时间:2018-07-01 18:55:02

标签: scala apache-spark apache-spark-sql

我正在使用具有以下架构的数据框:

root
 |-- Id: integer (nullable = true)
 |-- defectiveItem: string (nullable = true)
 |-- item: struct (nullable = true)
 |    |-- gem1: integer (nullable = true)
 |    |-- gem2: integer (nullable = true)
 |    |-- gem3: integer (nullable = true)

defectiveItem列包含gem1gem2gem3中的值,而item包含项目的计数。 现在,根据瑕疵项目,我需要将item中给定瑕疵项目的计数投影为名为count的新列。

例如,如果defectiveItem列包含gem1,而item包含{"gem1":3,"gem2":4,"gem3":5},则结果count列应包含3。

结果架构应如下:

root
     |-- Id: integer (nullable = true)
     |-- defectiveItem: string (nullable = true)
     |-- item: struct (nullable = true)
     |    |-- gem1: integer (nullable = true)
     |    |-- gem2: integer (nullable = true)
     |    |-- gem3: integer (nullable = true)
     |-- count: integer (nullable = true)

2 个答案:

答案 0 :(得分:1)

您可以使用udf函数作为

获得所需的输出数据帧。
import org.apache.spark.sql.functions._
def getItemUdf = udf((defectItem: String, item: Row)=> item.getAs[Int](defectItem))

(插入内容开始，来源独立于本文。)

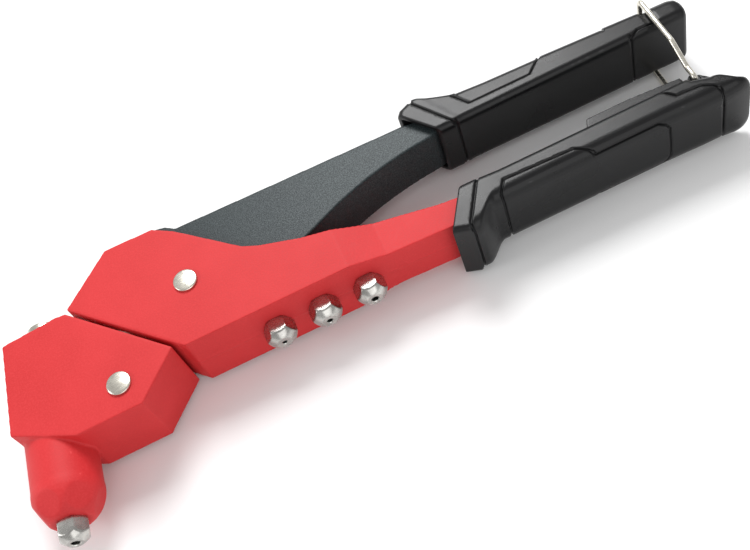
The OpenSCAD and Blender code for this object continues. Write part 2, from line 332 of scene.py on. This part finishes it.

df.withColumn("count", getItemUdf(col("defectiveItem"), col("item"))).show(false)

我希望答案是有用的

答案 1 :(得分:0)

您还可以使用when-case的SQL本机功能以更经典的方法来解决该问题:

import sparkSession.implicits._

val defectiveItems = Seq(
(1, "gem1", Map("gem1" -> 10, "gem2" -> 0, "gem3" -> 0)),
(2, "gem1", Map("gem1" -> 15, "gem2" -> 0, "gem3" -> 0)),
(3, "gem1", Map("gem1" -> 33, "gem2" -> 0, "gem3" -> 0)),
(4, "gem3", Map("gem1" -> 0, "gem2" -> 0, "gem3" -> 2))
).toDF("Id", "defectiveItem", "item")
import org.apache.spark.sql.functions._
val datasetWithCount = defectiveItems.withColumn("count", when($"defectiveItem" === "gem1", $"item.gem1").otherwise(when($"defectiveItem" === "gem2", $"item.gem2").otherwise($"item.gem3")))

println("All items="+datasetWithCount.collectAsList())

它将打印:

All items=[[1,gem1,Map(gem1 -> 10, gem2 -> 0, gem3 -> 0),10], [2,gem1,Map(gem1 -> 15, gem2 -> 0, gem3 -> 0),15], [3,gem1,Map(gem1 -> 33, gem2 -> 0, gem3 -> 0),33], [4,gem3,Map(gem1 -> 0, gem2 -> 0, gem3 -> 2),2]]

通过使用本机解决方案,您可以利用Spark的内部优化来执行计划。